■ **Task inputs**
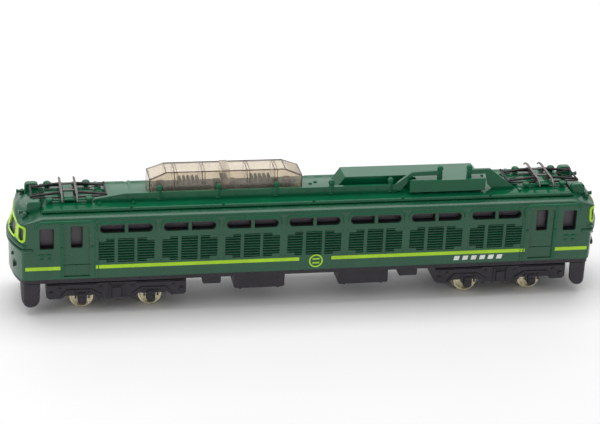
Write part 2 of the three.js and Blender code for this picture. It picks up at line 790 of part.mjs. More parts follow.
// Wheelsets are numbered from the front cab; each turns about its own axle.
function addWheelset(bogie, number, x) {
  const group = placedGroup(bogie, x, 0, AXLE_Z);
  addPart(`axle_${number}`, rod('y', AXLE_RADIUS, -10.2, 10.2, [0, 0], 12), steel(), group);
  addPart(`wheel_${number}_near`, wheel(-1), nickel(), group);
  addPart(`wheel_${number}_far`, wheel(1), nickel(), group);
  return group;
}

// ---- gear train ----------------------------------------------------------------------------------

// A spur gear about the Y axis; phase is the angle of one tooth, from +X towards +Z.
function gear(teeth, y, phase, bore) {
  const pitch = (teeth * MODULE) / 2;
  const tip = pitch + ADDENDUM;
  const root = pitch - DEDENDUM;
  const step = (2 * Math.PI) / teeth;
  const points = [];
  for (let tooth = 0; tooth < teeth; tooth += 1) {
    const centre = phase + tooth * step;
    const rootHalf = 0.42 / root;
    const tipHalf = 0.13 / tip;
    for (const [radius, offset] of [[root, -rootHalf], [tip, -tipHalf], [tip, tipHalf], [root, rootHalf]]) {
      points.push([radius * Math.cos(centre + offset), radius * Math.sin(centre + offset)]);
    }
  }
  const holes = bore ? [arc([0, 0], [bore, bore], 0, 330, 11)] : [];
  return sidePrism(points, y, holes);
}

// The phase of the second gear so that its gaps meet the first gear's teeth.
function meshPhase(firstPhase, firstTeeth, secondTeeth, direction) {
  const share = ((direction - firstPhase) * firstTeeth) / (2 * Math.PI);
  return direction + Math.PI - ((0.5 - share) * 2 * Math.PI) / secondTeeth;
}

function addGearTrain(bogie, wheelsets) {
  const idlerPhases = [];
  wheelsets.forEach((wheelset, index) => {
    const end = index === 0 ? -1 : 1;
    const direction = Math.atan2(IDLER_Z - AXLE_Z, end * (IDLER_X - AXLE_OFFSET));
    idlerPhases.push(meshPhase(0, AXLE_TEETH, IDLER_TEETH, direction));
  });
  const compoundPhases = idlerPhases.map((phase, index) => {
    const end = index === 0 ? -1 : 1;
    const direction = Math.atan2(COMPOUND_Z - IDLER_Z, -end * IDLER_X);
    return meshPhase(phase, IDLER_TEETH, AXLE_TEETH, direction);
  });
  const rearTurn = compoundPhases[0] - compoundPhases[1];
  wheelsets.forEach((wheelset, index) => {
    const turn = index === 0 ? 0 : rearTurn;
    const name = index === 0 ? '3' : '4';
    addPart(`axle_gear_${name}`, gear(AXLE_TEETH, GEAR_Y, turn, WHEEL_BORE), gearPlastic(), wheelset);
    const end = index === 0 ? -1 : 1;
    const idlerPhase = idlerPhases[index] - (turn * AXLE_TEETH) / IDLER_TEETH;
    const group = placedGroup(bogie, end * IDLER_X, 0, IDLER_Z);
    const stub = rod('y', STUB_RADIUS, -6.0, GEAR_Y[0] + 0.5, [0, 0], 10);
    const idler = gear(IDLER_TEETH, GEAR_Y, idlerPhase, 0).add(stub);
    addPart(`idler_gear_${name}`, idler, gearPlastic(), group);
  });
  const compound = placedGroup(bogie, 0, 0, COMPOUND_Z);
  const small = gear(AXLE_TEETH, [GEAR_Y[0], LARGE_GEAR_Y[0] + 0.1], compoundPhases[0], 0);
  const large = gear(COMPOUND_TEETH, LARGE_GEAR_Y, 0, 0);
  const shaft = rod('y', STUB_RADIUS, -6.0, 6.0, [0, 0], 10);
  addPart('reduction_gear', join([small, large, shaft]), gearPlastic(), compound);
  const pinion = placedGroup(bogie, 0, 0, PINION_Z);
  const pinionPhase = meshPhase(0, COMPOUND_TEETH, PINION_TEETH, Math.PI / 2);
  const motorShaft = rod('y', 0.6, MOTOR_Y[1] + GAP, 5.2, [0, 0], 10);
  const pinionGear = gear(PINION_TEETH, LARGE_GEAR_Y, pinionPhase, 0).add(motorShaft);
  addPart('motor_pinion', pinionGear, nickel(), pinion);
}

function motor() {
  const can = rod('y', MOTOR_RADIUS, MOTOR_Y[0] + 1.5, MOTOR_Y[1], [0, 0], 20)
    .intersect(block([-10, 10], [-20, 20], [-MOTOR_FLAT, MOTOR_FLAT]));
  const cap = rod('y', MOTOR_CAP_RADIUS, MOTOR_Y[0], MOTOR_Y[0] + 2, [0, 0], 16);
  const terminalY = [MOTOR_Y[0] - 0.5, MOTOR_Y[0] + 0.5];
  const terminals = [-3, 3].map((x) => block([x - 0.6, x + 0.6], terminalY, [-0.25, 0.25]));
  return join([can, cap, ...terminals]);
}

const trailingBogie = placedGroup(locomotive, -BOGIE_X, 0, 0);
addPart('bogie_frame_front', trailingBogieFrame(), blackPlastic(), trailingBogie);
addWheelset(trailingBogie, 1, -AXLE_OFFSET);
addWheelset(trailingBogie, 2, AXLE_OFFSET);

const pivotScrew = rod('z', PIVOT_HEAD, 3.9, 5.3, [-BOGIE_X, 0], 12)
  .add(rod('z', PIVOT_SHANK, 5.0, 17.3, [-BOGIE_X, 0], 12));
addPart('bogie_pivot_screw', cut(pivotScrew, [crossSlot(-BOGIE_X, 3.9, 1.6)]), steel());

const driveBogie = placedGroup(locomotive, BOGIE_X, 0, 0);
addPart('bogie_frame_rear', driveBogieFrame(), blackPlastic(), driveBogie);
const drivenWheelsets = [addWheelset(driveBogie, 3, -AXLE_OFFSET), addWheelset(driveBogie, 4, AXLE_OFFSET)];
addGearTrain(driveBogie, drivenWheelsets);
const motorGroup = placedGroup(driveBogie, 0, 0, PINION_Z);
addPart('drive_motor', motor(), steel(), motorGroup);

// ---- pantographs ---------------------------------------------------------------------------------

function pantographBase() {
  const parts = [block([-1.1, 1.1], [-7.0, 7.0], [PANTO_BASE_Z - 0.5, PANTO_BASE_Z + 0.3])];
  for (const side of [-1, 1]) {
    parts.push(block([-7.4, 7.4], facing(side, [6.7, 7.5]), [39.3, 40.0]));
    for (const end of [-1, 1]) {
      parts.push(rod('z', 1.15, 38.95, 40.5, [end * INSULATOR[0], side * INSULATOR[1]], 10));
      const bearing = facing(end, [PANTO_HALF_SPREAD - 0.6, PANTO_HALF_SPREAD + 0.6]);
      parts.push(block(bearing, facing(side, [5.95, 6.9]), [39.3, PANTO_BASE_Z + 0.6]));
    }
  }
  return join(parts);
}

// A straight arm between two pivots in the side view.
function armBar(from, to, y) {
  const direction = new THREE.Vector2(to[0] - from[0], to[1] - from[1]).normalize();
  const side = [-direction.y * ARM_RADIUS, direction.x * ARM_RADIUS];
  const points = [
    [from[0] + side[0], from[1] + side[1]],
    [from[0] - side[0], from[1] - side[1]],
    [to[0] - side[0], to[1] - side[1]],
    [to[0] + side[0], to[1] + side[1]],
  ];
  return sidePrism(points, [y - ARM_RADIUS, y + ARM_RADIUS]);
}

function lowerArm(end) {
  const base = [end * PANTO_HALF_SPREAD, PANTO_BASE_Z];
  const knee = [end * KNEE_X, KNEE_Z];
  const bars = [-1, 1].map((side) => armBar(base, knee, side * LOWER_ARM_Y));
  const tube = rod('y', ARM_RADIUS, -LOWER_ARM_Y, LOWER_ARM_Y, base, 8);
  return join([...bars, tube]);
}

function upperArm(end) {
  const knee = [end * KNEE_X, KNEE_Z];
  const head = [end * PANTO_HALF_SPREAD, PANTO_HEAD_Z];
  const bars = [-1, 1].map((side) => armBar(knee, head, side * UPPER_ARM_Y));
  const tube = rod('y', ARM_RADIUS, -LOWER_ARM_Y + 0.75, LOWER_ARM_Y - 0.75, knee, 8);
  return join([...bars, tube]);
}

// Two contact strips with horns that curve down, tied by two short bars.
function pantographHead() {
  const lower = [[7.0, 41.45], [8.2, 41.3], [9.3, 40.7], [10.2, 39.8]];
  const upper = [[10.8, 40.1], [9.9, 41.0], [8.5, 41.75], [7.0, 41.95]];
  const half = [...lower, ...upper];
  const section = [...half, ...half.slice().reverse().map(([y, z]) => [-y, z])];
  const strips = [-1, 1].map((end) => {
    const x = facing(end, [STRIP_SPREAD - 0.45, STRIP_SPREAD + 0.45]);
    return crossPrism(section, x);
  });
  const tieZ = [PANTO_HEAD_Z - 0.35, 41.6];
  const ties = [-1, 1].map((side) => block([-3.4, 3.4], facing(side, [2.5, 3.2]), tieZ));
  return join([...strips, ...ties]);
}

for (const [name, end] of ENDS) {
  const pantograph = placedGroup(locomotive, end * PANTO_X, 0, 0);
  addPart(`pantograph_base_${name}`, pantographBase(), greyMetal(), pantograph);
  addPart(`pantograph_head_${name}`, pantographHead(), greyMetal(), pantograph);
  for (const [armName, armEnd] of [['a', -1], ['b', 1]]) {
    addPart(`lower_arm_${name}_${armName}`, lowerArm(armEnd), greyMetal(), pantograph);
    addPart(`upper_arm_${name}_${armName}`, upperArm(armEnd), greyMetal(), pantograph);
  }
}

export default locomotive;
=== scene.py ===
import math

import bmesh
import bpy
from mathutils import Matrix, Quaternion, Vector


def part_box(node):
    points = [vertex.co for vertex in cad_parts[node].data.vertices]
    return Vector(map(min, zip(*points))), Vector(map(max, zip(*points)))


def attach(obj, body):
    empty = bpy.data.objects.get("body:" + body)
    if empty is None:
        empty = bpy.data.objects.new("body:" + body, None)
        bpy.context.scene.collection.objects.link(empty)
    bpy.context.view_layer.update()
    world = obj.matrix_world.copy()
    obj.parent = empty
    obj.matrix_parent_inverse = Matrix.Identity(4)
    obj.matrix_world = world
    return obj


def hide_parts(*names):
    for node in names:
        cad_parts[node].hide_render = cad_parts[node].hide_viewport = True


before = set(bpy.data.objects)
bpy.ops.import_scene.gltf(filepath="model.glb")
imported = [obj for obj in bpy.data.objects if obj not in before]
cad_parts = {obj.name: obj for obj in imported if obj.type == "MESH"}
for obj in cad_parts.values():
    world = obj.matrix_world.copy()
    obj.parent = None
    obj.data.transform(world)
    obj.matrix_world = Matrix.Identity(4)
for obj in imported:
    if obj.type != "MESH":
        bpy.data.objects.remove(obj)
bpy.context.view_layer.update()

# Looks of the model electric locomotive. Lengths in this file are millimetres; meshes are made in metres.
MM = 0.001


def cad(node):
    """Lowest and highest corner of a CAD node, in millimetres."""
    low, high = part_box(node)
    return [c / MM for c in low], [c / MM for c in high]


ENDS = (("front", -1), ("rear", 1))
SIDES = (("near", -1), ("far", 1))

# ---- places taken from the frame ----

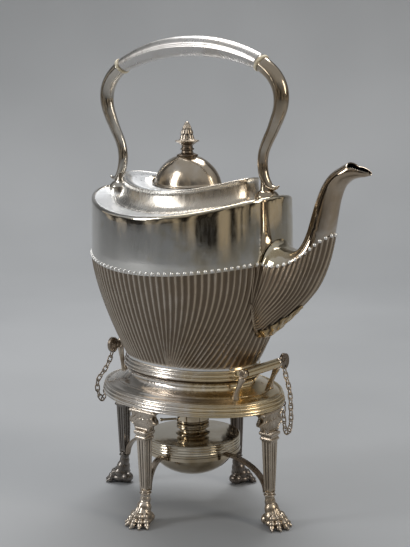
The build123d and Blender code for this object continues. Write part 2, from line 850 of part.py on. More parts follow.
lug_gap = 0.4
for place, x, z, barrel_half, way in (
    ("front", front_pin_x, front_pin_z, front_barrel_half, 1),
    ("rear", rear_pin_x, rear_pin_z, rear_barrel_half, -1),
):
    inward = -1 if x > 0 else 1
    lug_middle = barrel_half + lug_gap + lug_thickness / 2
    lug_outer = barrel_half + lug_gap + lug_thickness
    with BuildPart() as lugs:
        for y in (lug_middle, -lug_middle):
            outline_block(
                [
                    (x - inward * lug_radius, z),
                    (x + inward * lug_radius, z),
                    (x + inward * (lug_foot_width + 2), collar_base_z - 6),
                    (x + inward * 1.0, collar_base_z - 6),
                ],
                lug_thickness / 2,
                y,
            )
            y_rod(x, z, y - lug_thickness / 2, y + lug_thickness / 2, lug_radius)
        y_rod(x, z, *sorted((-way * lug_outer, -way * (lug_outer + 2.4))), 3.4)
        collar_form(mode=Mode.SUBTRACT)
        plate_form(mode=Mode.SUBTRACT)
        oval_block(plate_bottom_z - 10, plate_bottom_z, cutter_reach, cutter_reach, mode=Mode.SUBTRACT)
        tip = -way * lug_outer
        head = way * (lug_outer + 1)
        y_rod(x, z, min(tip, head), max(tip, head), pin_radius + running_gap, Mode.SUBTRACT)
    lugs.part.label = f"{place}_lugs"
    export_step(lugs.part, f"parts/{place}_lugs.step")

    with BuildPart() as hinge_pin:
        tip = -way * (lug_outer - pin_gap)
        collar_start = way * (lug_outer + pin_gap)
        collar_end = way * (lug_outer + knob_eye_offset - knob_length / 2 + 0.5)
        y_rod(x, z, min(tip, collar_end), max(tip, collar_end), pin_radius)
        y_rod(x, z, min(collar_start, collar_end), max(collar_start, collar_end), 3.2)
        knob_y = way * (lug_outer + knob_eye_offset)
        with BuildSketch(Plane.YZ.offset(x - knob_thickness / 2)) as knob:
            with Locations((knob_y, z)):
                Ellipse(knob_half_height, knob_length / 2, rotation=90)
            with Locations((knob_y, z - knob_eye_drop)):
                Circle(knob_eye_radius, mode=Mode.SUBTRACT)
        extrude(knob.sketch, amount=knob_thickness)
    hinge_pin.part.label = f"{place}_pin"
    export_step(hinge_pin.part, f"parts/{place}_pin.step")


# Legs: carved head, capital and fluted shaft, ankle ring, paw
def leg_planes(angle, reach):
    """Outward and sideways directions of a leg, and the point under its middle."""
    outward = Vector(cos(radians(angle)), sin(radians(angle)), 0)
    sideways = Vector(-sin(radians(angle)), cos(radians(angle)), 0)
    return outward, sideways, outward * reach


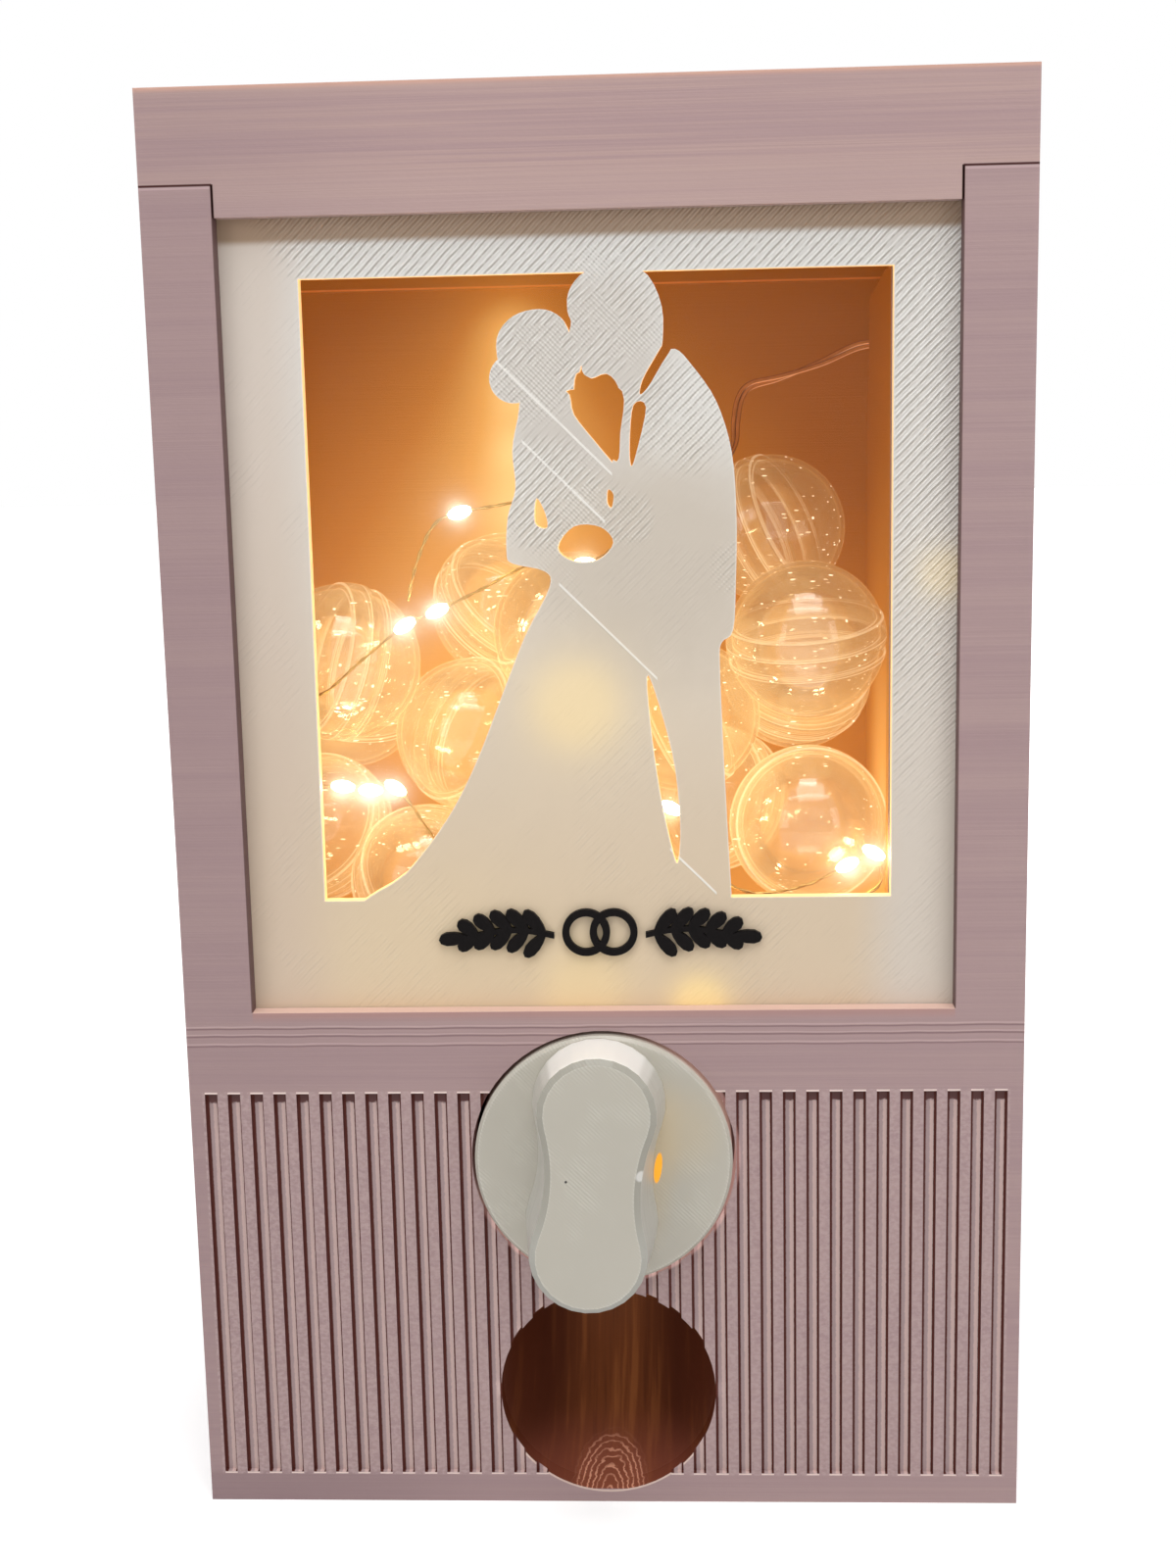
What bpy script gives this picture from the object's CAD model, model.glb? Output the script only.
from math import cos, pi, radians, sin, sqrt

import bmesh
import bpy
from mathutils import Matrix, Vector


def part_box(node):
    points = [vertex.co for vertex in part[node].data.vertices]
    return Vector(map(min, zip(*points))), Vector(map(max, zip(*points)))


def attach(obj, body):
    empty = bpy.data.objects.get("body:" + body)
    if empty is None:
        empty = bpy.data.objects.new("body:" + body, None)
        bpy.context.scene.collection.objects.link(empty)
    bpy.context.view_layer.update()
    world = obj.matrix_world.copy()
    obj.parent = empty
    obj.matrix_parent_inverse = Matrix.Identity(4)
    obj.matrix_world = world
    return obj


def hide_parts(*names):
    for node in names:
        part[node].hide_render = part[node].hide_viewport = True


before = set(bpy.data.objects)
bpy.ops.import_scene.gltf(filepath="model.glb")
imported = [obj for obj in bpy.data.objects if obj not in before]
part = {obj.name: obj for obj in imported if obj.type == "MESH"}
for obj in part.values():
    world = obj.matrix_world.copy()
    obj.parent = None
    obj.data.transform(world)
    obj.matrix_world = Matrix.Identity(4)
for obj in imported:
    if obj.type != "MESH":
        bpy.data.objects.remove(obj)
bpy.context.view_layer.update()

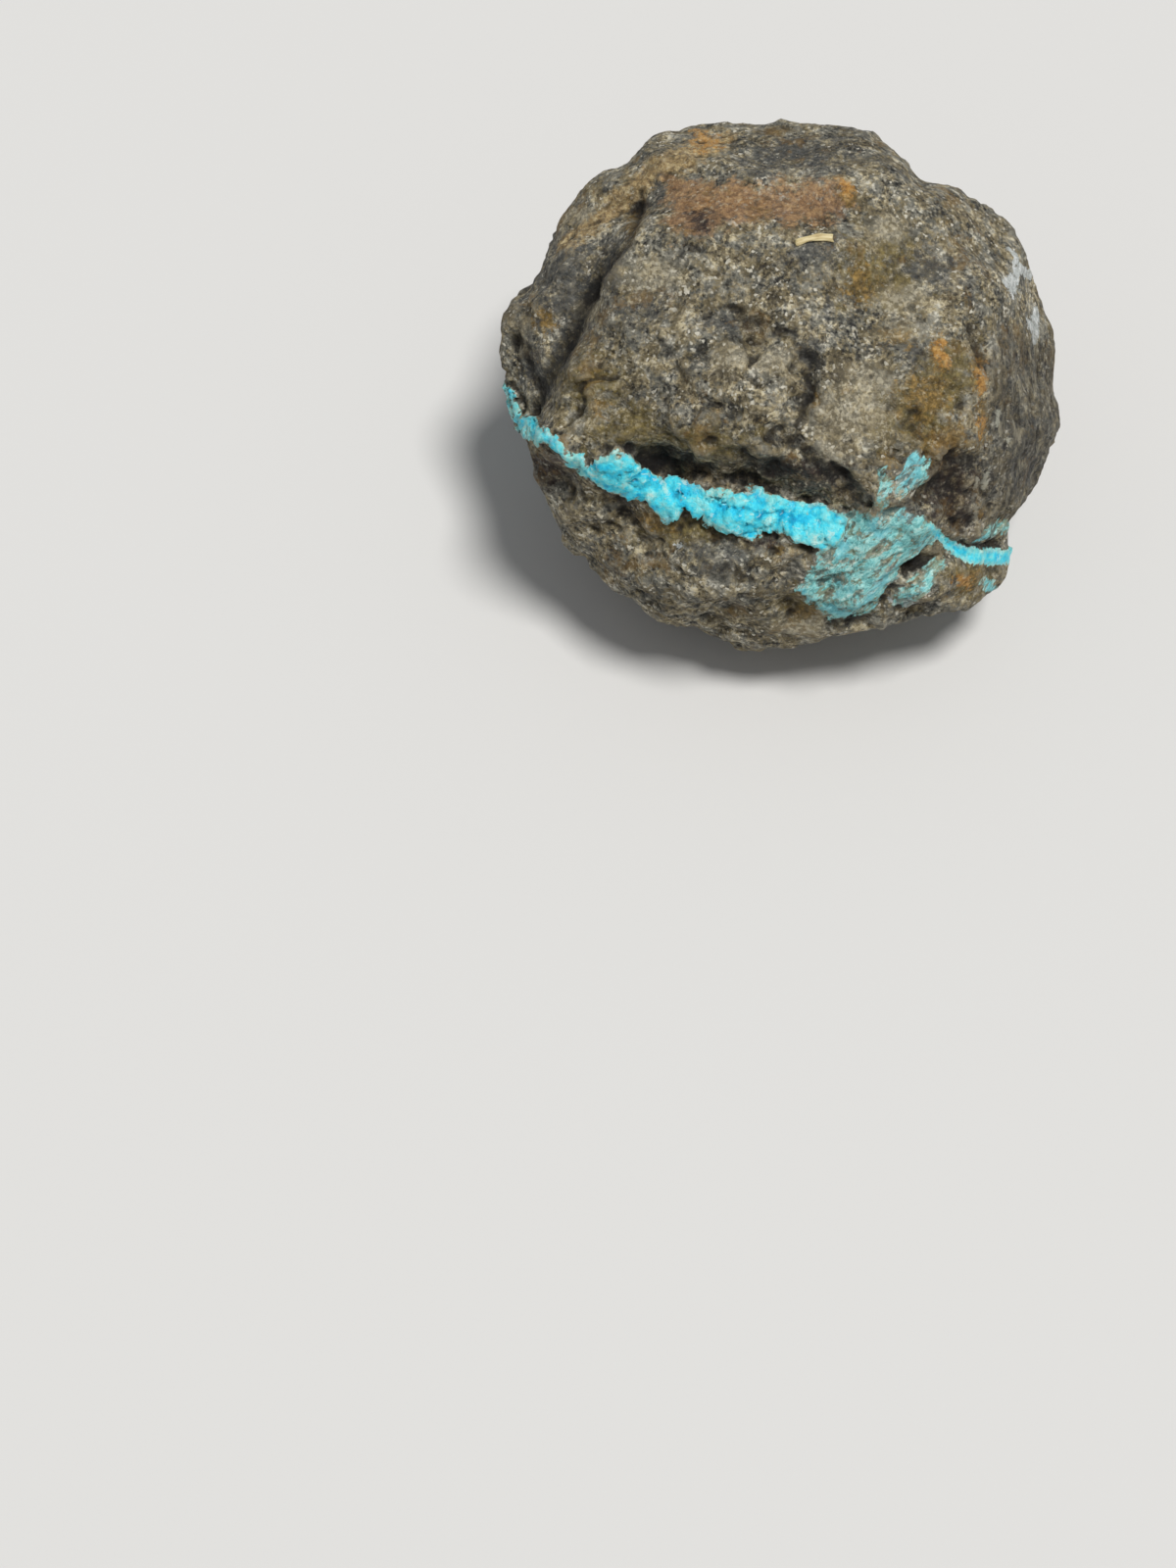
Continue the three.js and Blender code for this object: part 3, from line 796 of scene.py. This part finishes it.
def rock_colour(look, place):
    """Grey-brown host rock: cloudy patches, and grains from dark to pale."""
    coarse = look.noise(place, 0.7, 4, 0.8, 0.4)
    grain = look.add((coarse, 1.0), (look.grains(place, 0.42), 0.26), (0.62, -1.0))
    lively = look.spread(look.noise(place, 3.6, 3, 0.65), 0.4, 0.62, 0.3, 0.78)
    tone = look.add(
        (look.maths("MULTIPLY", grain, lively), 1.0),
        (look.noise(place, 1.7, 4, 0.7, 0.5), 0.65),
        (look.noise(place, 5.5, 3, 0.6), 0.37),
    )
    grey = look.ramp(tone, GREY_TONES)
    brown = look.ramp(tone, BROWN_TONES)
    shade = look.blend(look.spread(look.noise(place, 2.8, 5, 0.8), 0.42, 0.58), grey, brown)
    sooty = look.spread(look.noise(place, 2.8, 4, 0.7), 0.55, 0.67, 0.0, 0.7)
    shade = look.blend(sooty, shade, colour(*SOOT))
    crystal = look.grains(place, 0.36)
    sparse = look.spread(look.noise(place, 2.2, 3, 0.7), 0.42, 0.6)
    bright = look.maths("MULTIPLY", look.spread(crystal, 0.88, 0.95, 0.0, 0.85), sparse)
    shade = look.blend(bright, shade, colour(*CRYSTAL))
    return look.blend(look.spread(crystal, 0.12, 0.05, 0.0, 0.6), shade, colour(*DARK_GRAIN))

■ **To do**
Take the listing above and repeat exactly the lines from the one containing "for (const [name, end]" through the one containing "cad_parts[node].hide_render = cad_parts[node].hide_viewport", both included.

■ **Result for this task**
for (const [name, end] of ENDS) {
  const pantograph = placedGroup(locomotive, end * PANTO_X, 0, 0);
  addPart(`pantograph_base_${name}`, pantographBase(), greyMetal(), pantograph);
  addPart(`pantograph_head_${name}`, pantographHead(), greyMetal(), pantograph);
  for (const [armName, armEnd] of [['a', -1], ['b', 1]]) {
    addPart(`lower_arm_${name}_${armName}`, lowerArm(armEnd), greyMetal(), pantograph);
    addPart(`upper_arm_${name}_${armName}`, upperArm(armEnd), greyMetal(), pantograph);
  }
}

export default locomotive;
=== scene.py ===
import math

import bmesh
import bpy
from mathutils import Matrix, Quaternion, Vector


def part_box(node):
    points = [vertex.co for vertex in cad_parts[node].data.vertices]
    return Vector(map(min, zip(*points))), Vector(map(max, zip(*points)))


def attach(obj, body):
    empty = bpy.data.objects.get("body:" + body)
    if empty is None:
        empty = bpy.data.objects.new("body:" + body, None)
        bpy.context.scene.collection.objects.link(empty)
    bpy.context.view_layer.update()
    world = obj.matrix_world.copy()
    obj.parent = empty
    obj.matrix_parent_inverse = Matrix.Identity(4)
    obj.matrix_world = world
    return obj


def hide_parts(*names):
    for node in names:
        cad_parts[node].hide_render = cad_parts[node].hide_viewport = True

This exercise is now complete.